** start of Records for this exercise **

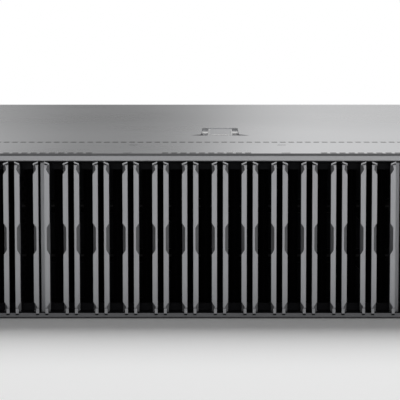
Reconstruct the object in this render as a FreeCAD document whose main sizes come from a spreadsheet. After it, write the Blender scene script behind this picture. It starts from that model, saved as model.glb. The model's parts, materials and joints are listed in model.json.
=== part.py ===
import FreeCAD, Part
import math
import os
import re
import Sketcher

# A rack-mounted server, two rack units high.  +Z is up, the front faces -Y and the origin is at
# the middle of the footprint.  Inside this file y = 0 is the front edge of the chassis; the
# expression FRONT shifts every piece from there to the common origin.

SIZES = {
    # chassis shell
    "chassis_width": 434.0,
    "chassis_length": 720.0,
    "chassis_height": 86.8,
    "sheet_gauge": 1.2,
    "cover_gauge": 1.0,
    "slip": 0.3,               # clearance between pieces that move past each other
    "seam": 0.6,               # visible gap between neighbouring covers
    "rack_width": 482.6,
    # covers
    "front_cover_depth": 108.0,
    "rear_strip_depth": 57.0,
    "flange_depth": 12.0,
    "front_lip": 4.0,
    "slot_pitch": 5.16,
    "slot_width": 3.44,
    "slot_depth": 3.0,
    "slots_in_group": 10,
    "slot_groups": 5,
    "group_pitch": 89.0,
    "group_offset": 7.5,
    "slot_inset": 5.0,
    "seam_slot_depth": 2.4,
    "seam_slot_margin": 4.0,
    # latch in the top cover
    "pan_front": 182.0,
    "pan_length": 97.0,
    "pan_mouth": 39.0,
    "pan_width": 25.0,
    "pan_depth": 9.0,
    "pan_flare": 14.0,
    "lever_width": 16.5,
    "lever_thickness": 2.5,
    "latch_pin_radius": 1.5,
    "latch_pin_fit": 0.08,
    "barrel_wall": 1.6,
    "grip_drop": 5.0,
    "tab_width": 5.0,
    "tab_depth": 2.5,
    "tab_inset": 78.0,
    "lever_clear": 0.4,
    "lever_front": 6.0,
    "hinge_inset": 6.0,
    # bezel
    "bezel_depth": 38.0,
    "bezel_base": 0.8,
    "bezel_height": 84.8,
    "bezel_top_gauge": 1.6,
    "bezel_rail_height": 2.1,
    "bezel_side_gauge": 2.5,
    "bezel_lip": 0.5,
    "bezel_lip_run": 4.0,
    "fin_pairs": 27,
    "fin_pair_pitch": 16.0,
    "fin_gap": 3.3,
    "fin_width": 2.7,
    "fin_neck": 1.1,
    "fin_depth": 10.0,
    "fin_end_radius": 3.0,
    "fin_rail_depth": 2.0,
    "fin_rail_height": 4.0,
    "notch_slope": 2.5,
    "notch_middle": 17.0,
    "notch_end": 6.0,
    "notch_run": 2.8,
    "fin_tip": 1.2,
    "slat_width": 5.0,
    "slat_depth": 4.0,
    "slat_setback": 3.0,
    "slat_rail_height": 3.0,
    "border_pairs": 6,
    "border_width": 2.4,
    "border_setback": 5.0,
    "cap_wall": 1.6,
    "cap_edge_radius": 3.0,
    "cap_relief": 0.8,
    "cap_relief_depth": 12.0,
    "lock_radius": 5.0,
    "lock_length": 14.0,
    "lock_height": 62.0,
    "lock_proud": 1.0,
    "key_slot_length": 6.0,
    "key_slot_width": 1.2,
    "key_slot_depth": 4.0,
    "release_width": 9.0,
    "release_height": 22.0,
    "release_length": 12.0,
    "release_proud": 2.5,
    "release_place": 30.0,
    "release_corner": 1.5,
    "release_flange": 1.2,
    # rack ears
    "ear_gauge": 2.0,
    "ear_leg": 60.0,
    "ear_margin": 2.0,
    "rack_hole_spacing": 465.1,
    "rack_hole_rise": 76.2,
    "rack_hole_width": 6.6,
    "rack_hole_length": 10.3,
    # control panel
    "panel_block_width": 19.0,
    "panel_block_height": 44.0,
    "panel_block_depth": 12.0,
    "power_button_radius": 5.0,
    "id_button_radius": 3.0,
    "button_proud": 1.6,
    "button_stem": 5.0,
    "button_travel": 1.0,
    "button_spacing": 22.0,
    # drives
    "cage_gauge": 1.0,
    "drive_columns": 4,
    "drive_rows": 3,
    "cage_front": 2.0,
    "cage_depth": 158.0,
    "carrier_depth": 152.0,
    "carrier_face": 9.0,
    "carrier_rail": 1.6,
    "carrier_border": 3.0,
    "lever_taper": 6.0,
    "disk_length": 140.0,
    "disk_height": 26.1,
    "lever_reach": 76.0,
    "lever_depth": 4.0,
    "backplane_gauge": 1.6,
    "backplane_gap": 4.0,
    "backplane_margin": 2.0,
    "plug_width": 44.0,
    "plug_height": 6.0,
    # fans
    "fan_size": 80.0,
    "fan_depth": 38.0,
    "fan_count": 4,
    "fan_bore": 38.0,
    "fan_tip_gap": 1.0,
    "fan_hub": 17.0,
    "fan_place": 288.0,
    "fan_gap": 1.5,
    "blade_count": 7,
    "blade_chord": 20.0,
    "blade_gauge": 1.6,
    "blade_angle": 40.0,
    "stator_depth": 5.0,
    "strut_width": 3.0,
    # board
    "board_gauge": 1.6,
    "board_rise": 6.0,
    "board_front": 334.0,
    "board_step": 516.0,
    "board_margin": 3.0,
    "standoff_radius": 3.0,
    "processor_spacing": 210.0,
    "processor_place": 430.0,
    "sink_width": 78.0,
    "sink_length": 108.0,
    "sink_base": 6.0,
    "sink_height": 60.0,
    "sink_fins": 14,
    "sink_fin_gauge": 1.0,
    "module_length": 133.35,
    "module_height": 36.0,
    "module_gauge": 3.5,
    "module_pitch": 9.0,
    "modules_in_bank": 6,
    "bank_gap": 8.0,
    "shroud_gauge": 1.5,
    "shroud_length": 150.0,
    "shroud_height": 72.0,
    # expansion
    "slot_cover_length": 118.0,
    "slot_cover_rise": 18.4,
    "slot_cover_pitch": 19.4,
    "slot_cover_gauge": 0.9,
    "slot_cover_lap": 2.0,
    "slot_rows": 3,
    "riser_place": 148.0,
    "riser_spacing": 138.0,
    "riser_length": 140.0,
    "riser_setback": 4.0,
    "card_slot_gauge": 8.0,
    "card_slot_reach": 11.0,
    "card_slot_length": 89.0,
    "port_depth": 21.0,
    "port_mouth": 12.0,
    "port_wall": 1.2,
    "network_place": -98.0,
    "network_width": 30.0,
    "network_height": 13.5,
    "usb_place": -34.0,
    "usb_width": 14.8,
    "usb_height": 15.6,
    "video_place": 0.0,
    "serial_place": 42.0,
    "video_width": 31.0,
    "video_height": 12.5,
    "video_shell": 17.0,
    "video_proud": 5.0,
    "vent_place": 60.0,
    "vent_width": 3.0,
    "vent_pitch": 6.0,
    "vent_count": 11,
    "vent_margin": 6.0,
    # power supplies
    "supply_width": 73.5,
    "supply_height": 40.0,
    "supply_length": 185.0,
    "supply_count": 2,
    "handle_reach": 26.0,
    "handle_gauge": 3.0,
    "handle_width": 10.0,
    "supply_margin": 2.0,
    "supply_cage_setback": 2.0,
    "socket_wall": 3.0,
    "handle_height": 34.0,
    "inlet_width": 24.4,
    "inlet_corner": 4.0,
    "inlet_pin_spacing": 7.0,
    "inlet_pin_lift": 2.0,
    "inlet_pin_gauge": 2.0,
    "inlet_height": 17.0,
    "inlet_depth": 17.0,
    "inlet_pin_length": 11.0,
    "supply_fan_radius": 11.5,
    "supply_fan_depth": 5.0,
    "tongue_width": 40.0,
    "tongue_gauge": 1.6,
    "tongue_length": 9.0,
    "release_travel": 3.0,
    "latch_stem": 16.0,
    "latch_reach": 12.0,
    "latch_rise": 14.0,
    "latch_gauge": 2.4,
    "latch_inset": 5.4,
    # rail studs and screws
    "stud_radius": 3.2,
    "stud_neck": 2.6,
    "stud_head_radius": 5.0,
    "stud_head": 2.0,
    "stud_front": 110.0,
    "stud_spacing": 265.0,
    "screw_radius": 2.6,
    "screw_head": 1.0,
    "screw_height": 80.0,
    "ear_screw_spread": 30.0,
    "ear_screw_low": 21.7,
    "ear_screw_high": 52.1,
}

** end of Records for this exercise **
** start of Records for this exercise **

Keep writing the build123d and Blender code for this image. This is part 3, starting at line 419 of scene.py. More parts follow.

** end of Records for this exercise **
** start of Records for this exercise **

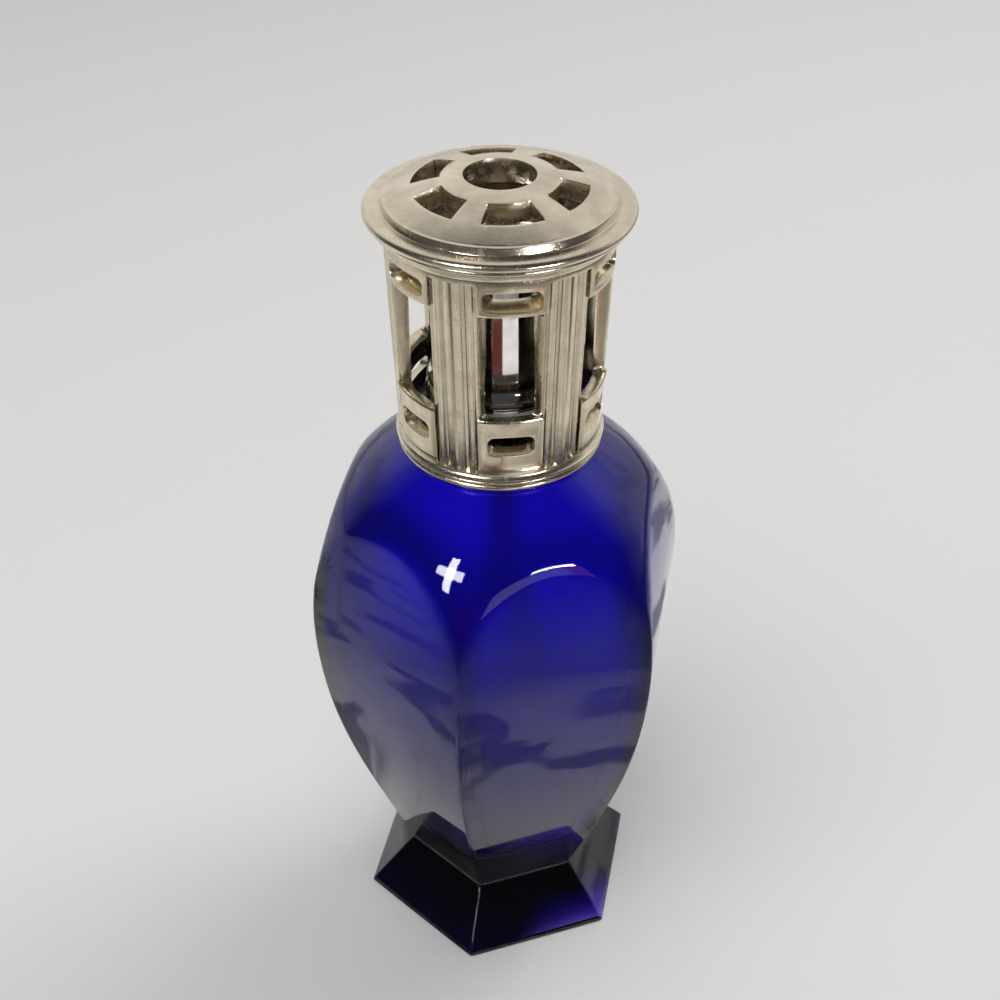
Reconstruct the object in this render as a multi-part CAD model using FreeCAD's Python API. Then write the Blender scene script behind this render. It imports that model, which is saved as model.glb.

** end of Records for this exercise **

■ Goal:
Nothing but the lines from the one with "Reconstruct the object in this render as a FreeCAD" through the one with "import Sketcher" should be retyped; include both and keep them exact.

■ Task answer:
Reconstruct the object in this render as a FreeCAD document whose main sizes come from a spreadsheet. After it, write the Blender scene script behind this picture. It starts from that model, saved as model.glb. The model's parts, materials and joints are listed in model.json.
=== part.py ===
import FreeCAD, Part
import math
import os
import re
import Sketcher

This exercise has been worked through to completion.